▶ AIM:
Take the entries below and reproduce them word for word.

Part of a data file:
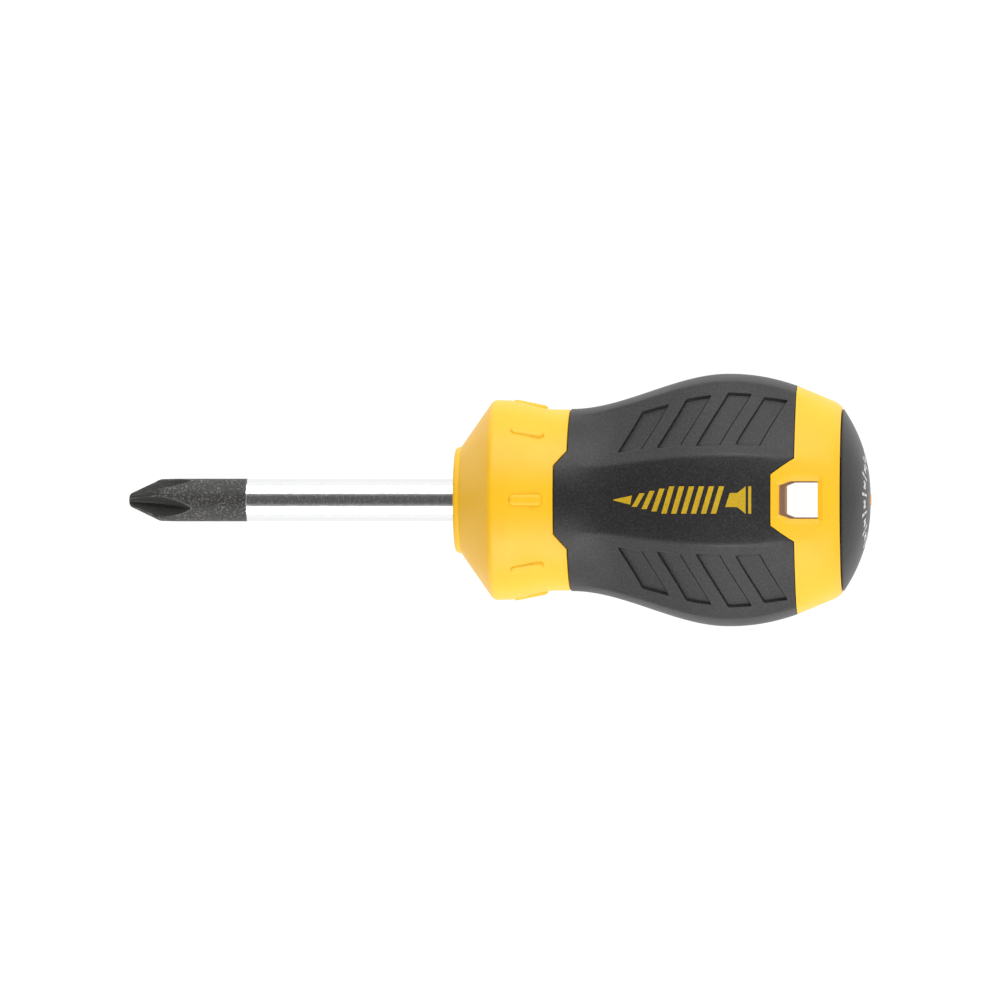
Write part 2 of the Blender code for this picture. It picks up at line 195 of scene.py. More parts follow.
# One moulded plastic or rubber: two tones in slow patches, lighter or darker specks, and a grain. An optional
# glow is painted light: an emission in the plastic's own colour that brightens a shaded surface, such as the
# core's walls deep in the hanging hole.
def mouldedMaterial(name, look):
    made, tree, shader, coordinates = newMaterial(name)
    grainSize, patchSize = look["grain"] * mm, look["patch"] * mm
    grain = addGroup(tree, mouldGrain, coordinates, Grain_Size=grainSize, Patch_Size=patchSize)
    tone = blendColours(tree, grain.outputs["Patch"], look["colour"], look["drift"])
    speckShare = remap(tree, grain.outputs["Fine"], *look["speckRange"], 0.0, look["speckShare"])
    tree.links.new(blendColours(tree, speckShare, tone, look["speck"]), shader.inputs["Base Color"])
    smoothest, roughest = look["roughness"] - 0.03, look["roughness"] + 0.04
    rough = remap(tree, grain.outputs["Patch"], 0.0, 1.0, smoothest, roughest)
    tree.links.new(rough, shader.inputs["Roughness"])
    shader.inputs["Specular IOR Level"].default_value = look["specular"]
    shader.inputs["Sheen Weight"].default_value = look["sheen"]
    shader.inputs["Sheen Roughness"].default_value = 0.4
    # Painted light: the plastic emits in its own colour, so it looks lit even where it lies in shade.
    if "paintedGlow" in look:
        shader.inputs["Emission Color"].default_value = (*look["colour"], 1.0)
        shader.inputs["Emission Strength"].default_value = look["paintedGlow"]
    addBump(tree, shader, grain.outputs["Height"], look["bump"], look["depth"] * mm)
    return made


yellowLook = {
    "colour": (0.95, 0.525, 0.011), "drift": (0.93, 0.50, 0.009), "speck": (0.98, 0.59, 0.022),
    "speckShare": 0.4, "speckRange": (0.45, 0.7), "grain": 0.12, "patch": 5.0, "roughness": 0.44,
    "specular": 0.46, "sheen": 0.05, "bump": 0.3, "depth": 0.012,
}
rubberLook = {
    "colour": (0.0100, 0.0090, 0.0096), "drift": (0.0120, 0.0108, 0.0116), "speck": (0.0375, 0.035, 0.0362),
    "speckShare": 0.8, "speckRange": (0.42, 0.68), "grain": 0.16, "patch": 6.0, "roughness": 0.47,
    "specular": 0.43, "sheen": 0.03, "bump": 0.7, "depth": 0.025,
}
capLook = {
    "colour": (0.0085, 0.008, 0.0075), "drift": (0.0105, 0.01, 0.0095), "speck": (0.026, 0.025, 0.024),
    "speckShare": 0.8, "speckRange": (0.42, 0.7), "grain": 0.16, "patch": 5.0, "roughness": 0.4,
    "specular": 0.34, "sheen": 0.02, "bump": 0.4, "depth": 0.015,
}
# The core glows a little. This is painted light that brightens its shaded walls inside the hanging hole.
coreLook = {
    "colour": (0.60, 0.42, 0.27), "drift": (0.55, 0.38, 0.24), "speck": (0.68, 0.5, 0.34),
    "speckShare": 0.4, "speckRange": (0.45, 0.7), "grain": 0.14, "patch": 4.0, "roughness": 0.6,
    "specular": 0.2, "sheen": 0.0, "bump": 0.3, "depth": 0.01, "paintedGlow": 0.14,
}
dotLook = {
    "colour": (0.98, 0.50, 0.18), "drift": (0.96, 0.46, 0.15), "speck": (1.0, 0.58, 0.25),
    "speckShare": 0.3, "speckRange": (0.45, 0.7), "grain": 0.1, "patch": 1.0, "roughness": 0.38,
    "specular": 0.5, "sheen": 0.0, "bump": 0.2, "depth": 0.006,
}
yellowInkLook = {
    "colour": (0.62, 0.40, 0.012), "drift": (0.55, 0.35, 0.01), "speck": (0.40, 0.25, 0.01),
    "speckShare": 0.7, "speckRange": (0.5, 0.7), "grain": 0.16, "patch": 2.0, "roughness": 0.5,
    "specular": 0.4, "sheen": 0.0, "bump": 0.5, "depth": 0.02,
}
whiteInkLook = {
    "colour": (0.72, 0.72, 0.70), "drift": (0.62, 0.62, 0.60), "speck": (0.4, 0.4, 0.39),
    "speckShare": 0.5, "speckRange": (0.5, 0.7), "grain": 0.12, "patch": 1.5, "roughness": 0.5,
    "specular": 0.4, "sheen": 0.0, "bump": 0.4, "depth": 0.015,
}
yellowPlastic = mouldedMaterial("yellowPlastic", yellowLook)
gripRubber = mouldedMaterial("gripRubber", rubberLook)
capPlastic = mouldedMaterial("capPlastic", capLook)
corePlastic = mouldedMaterial("corePlastic", coreLook)
dotPlastic = mouldedMaterial("dotPlastic", dotLook)
yellowInk = mouldedMaterial("yellowInk", yellowInkLook)
whiteInk = mouldedMaterial("whiteInk", whiteInkLook)

steelLook = {
    "chrome": (0.76, 0.765, 0.77), "chromeBright": (0.84, 0.845, 0.85), "chromeRoughness": (0.14, 0.36),
    "black": (0.022, 0.0215, 0.02), "grit": (0.26, 0.25, 0.235), "blackRoughness": 0.6, "blackGrain": 0.17,
    "worn": (0.26, 0.255, 0.24), "wornShare": 0.85, "blackEnd": 16.32, "ragged": 0.1, "blastStart": 3.3,
    "fleck": 0.12, "fleckStretch": (0.6, 1.0, 1.0), "fleckHeight": 0.07, "bump": 0.8, "depth": 0.045,
}


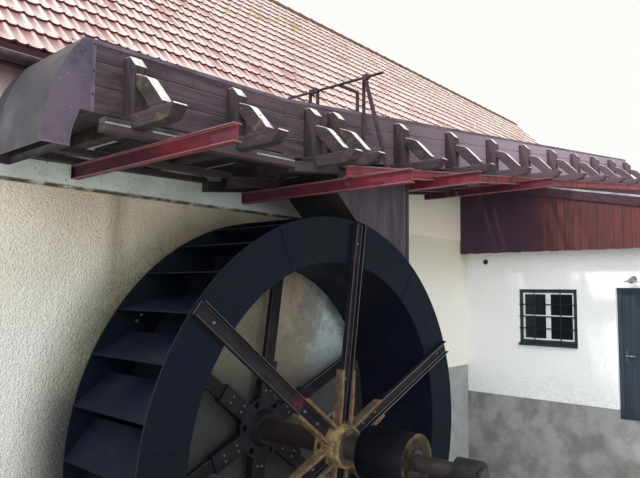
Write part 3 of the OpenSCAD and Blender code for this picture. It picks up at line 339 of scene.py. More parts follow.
vent = bmesh.new()
ring = ops.create_circle(vent, segments=24, radius=0.046)["verts"]
for edge_radius, depth in ((0.036, -0.004), (0.034, 0), (0.03, 0.004)):
    ring = verts_of(ops.extrude_edge_only(vent, edges=edges_among(vent, ring))["geom"])
    shrink = edge_radius / ring[0].co.length
    ops.scale(vent, vec=(shrink, shrink, 1), verts=ring)
    move(vent, (0, 0, depth), ring)
ops.contextual_create(vent, geom=edges_among(vent, ring))
for v in vent.verts:
    if v.co.xy.length > 0.04:
        v.co.z += 0.002
swing(vent, -pi / 2, "Y")
move(vent, (vent_x - 0.004, vent_y, vent_z))
ops.recalc_face_normals(vent, faces=vent.faces)


def put(name, shape, body, finish, smooth=None):
    """Turns a bmesh into a piece that rides on a body; smooth is the angle up to which faces
    are shaded as one."""
    mesh = bpy.data.meshes.new(name)
    shape.to_mesh(mesh)
    shape.free()
    mesh.materials.append(finish)
    if smooth:
        mesh.shade_smooth()
        mesh.set_sharp_from_angle(angle=radians(smooth))
    made = bpy.data.objects.new(name, mesh)
    scene.collection.objects.link(made)
    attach(made, body)
    return made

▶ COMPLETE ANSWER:
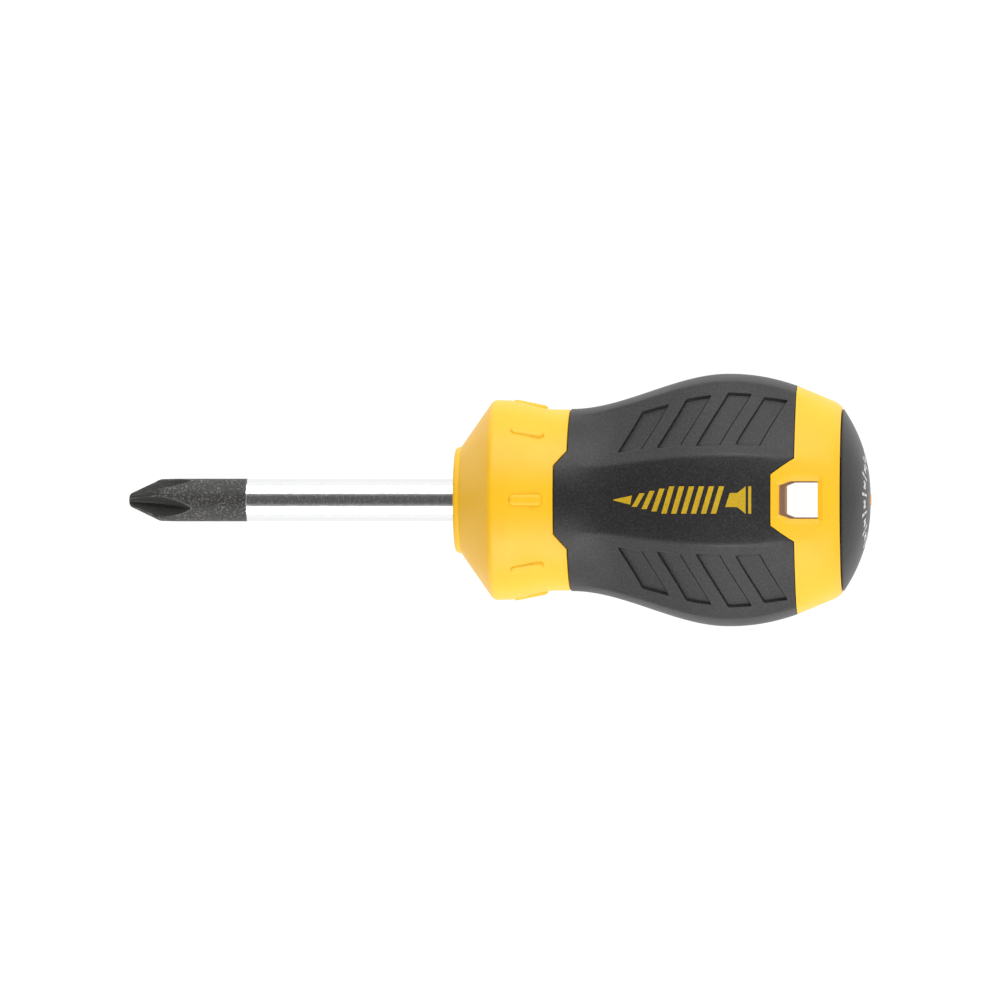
Write part 2 of the Blender code for this picture. It picks up at line 195 of scene.py. More parts follow.
# One moulded plastic or rubber: two tones in slow patches, lighter or darker specks, and a grain. An optional
# glow is painted light: an emission in the plastic's own colour that brightens a shaded surface, such as the
# core's walls deep in the hanging hole.
def mouldedMaterial(name, look):
    made, tree, shader, coordinates = newMaterial(name)
    grainSize, patchSize = look["grain"] * mm, look["patch"] * mm
    grain = addGroup(tree, mouldGrain, coordinates, Grain_Size=grainSize, Patch_Size=patchSize)
    tone = blendColours(tree, grain.outputs["Patch"], look["colour"], look["drift"])
    speckShare = remap(tree, grain.outputs["Fine"], *look["speckRange"], 0.0, look["speckShare"])
    tree.links.new(blendColours(tree, speckShare, tone, look["speck"]), shader.inputs["Base Color"])
    smoothest, roughest = look["roughness"] - 0.03, look["roughness"] + 0.04
    rough = remap(tree, grain.outputs["Patch"], 0.0, 1.0, smoothest, roughest)
    tree.links.new(rough, shader.inputs["Roughness"])
    shader.inputs["Specular IOR Level"].default_value = look["specular"]
    shader.inputs["Sheen Weight"].default_value = look["sheen"]
    shader.inputs["Sheen Roughness"].default_value = 0.4
    # Painted light: the plastic emits in its own colour, so it looks lit even where it lies in shade.
    if "paintedGlow" in look:
        shader.inputs["Emission Color"].default_value = (*look["colour"], 1.0)
        shader.inputs["Emission Strength"].default_value = look["paintedGlow"]
    addBump(tree, shader, grain.outputs["Height"], look["bump"], look["depth"] * mm)
    return made


yellowLook = {
    "colour": (0.95, 0.525, 0.011), "drift": (0.93, 0.50, 0.009), "speck": (0.98, 0.59, 0.022),
    "speckShare": 0.4, "speckRange": (0.45, 0.7), "grain": 0.12, "patch": 5.0, "roughness": 0.44,
    "specular": 0.46, "sheen": 0.05, "bump": 0.3, "depth": 0.012,
}
rubberLook = {
    "colour": (0.0100, 0.0090, 0.0096), "drift": (0.0120, 0.0108, 0.0116), "speck": (0.0375, 0.035, 0.0362),
    "speckShare": 0.8, "speckRange": (0.42, 0.68), "grain": 0.16, "patch": 6.0, "roughness": 0.47,
    "specular": 0.43, "sheen": 0.03, "bump": 0.7, "depth": 0.025,
}
capLook = {
    "colour": (0.0085, 0.008, 0.0075), "drift": (0.0105, 0.01, 0.0095), "speck": (0.026, 0.025, 0.024),
    "speckShare": 0.8, "speckRange": (0.42, 0.7), "grain": 0.16, "patch": 5.0, "roughness": 0.4,
    "specular": 0.34, "sheen": 0.02, "bump": 0.4, "depth": 0.015,
}
# The core glows a little. This is painted light that brightens its shaded walls inside the hanging hole.
coreLook = {
    "colour": (0.60, 0.42, 0.27), "drift": (0.55, 0.38, 0.24), "speck": (0.68, 0.5, 0.34),
    "speckShare": 0.4, "speckRange": (0.45, 0.7), "grain": 0.14, "patch": 4.0, "roughness": 0.6,
    "specular": 0.2, "sheen": 0.0, "bump": 0.3, "depth": 0.01, "paintedGlow": 0.14,
}
dotLook = {
    "colour": (0.98, 0.50, 0.18), "drift": (0.96, 0.46, 0.15), "speck": (1.0, 0.58, 0.25),
    "speckShare": 0.3, "speckRange": (0.45, 0.7), "grain": 0.1, "patch": 1.0, "roughness": 0.38,
    "specular": 0.5, "sheen": 0.0, "bump": 0.2, "depth": 0.006,
}
yellowInkLook = {
    "colour": (0.62, 0.40, 0.012), "drift": (0.55, 0.35, 0.01), "speck": (0.40, 0.25, 0.01),
    "speckShare": 0.7, "speckRange": (0.5, 0.7), "grain": 0.16, "patch": 2.0, "roughness": 0.5,
    "specular": 0.4, "sheen": 0.0, "bump": 0.5, "depth": 0.02,
}
whiteInkLook = {
    "colour": (0.72, 0.72, 0.70), "drift": (0.62, 0.62, 0.60), "speck": (0.4, 0.4, 0.39),
    "speckShare": 0.5, "speckRange": (0.5, 0.7), "grain": 0.12, "patch": 1.5, "roughness": 0.5,
    "specular": 0.4, "sheen": 0.0, "bump": 0.4, "depth": 0.015,
}
yellowPlastic = mouldedMaterial("yellowPlastic", yellowLook)
gripRubber = mouldedMaterial("gripRubber", rubberLook)
capPlastic = mouldedMaterial("capPlastic", capLook)
corePlastic = mouldedMaterial("corePlastic", coreLook)
dotPlastic = mouldedMaterial("dotPlastic", dotLook)
yellowInk = mouldedMaterial("yellowInk", yellowInkLook)
whiteInk = mouldedMaterial("whiteInk", whiteInkLook)

steelLook = {
    "chrome": (0.76, 0.765, 0.77), "chromeBright": (0.84, 0.845, 0.85), "chromeRoughness": (0.14, 0.36),
    "black": (0.022, 0.0215, 0.02), "grit": (0.26, 0.25, 0.235), "blackRoughness": 0.6, "blackGrain": 0.17,
    "worn": (0.26, 0.255, 0.24), "wornShare": 0.85, "blackEnd": 16.32, "ragged": 0.1, "blastStart": 3.3,
    "fleck": 0.12, "fleckStretch": (0.6, 1.0, 1.0), "fleckHeight": 0.07, "bump": 0.8, "depth": 0.045,
}


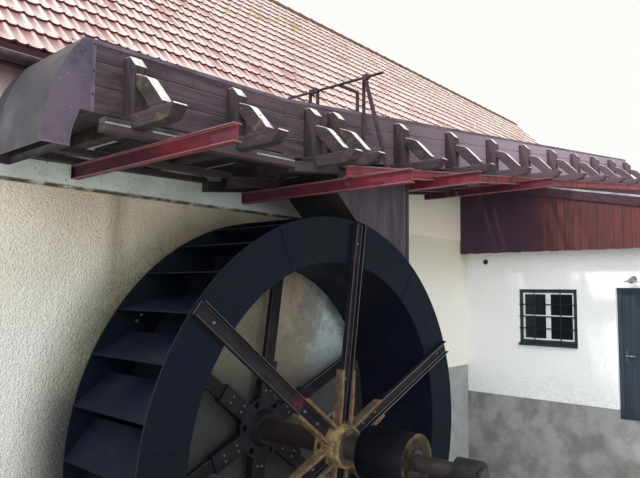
Write part 3 of the OpenSCAD and Blender code for this picture. It picks up at line 339 of scene.py. More parts follow.
vent = bmesh.new()
ring = ops.create_circle(vent, segments=24, radius=0.046)["verts"]
for edge_radius, depth in ((0.036, -0.004), (0.034, 0), (0.03, 0.004)):
    ring = verts_of(ops.extrude_edge_only(vent, edges=edges_among(vent, ring))["geom"])
    shrink = edge_radius / ring[0].co.length
    ops.scale(vent, vec=(shrink, shrink, 1), verts=ring)
    move(vent, (0, 0, depth), ring)
ops.contextual_create(vent, geom=edges_among(vent, ring))
for v in vent.verts:
    if v.co.xy.length > 0.04:
        v.co.z += 0.002
swing(vent, -pi / 2, "Y")
move(vent, (vent_x - 0.004, vent_y, vent_z))
ops.recalc_face_normals(vent, faces=vent.faces)


def put(name, shape, body, finish, smooth=None):
    """Turns a bmesh into a piece that rides on a body; smooth is the angle up to which faces
    are shaded as one."""
    mesh = bpy.data.meshes.new(name)
    shape.to_mesh(mesh)
    shape.free()
    mesh.materials.append(finish)
    if smooth:
        mesh.shade_smooth()
        mesh.set_sharp_from_angle(angle=radians(smooth))
    made = bpy.data.objects.new(name, mesh)
    scene.collection.objects.link(made)
    attach(made, body)
    return made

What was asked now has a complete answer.